Still, many question whether the city has a realistic timetable. Brad Reynolds, chief investment officer for investment firm LJPR, has investments in municipal bonds and said cities normally do not have the luxury of speedy bankruptcies.

"The cases we do have to point, last two or three years. When the emergency manager said he was going to get this done by the end of the year, it's like 'you're not really living in reality,'" Reynolds said. "I think you're looking at years of legal battles and court rulings."

While that happens, Detroit will have to find a way to maintain interest payments on its current bonds. Its next payment is in mid-August.

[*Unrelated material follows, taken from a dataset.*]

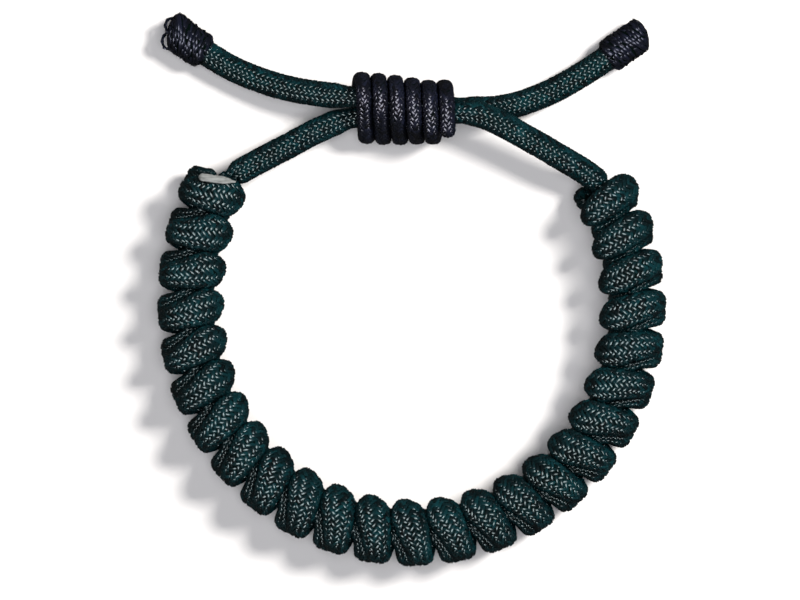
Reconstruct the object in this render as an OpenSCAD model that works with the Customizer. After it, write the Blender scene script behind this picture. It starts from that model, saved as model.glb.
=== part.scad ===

Jane Hudson Ridley, a senior director who oversees Detroit's credit ratings for Standard & Poor's, said she is watching the judges' decisions closely and that S&P will be ready to declare any of Detroit's bonds in default if the city fails to make its interest payments. The ratings firm has had Detroit rated below investment grade - meaning that its bonds were at high risk for default - for over four years, an indicator of the city's long downward slide.

Even if Detroit comes up with a plan of adjustment by December, as it hopes to, that is only paperwork, Ridley said. It won't answer the larger question of how Detroit plans to pay its bills in the future.

"They don't even have the revenue to support operations," Ridley said. "Detroit's problem is that the revenues don't match up with the expenditures."

The city's problems center around its declining population, which has led to lower income tax and property tax revenues. The city does not have enough residents to pay its bills, which leaves it in a catch-22: to attract residents, it needs to invest money in economic growth but without economic growth, it will be unable to attract residents. "You have to grow the tax base, which has to come from further investment in the city," Ridley said.

Much of the discussion in court today, and over the next year, will be about whether Orr, the emergency manager, is running the bankruptcy process fairly and, in particular, has a strong grasp on how much money the city's pension funds have.

Orr has claimed that the city's funds for retirees are $3.5bn in debt and lack the money to pay pensions. The two funds have retorted that they are 90% funded. A new study from the Wall Street publication the Bond Buyer supports the retirees' numbers. In court today, Judge Rhodes gave the retirees notice that they would have to organize into a committee fast and submit their objections to Orr's plan.

The prospect of a Detroit bankruptcy, historic in size, has upset the normal notions of how bankruptcies should work. Usually pensions are considered sacrosanct, but a municipal failure this big has created a scrum of creditors and Orr has overturned their ideas of who should get paid first.

"Normally you have a pecking order of where the creditors stand in line to get paid," Reynolds, of LJPR, said. "The way the EM is trying to do this, there is no pecking order. That definitely is making people a little bit on the nervous side."

The next hearing on the case is August 21.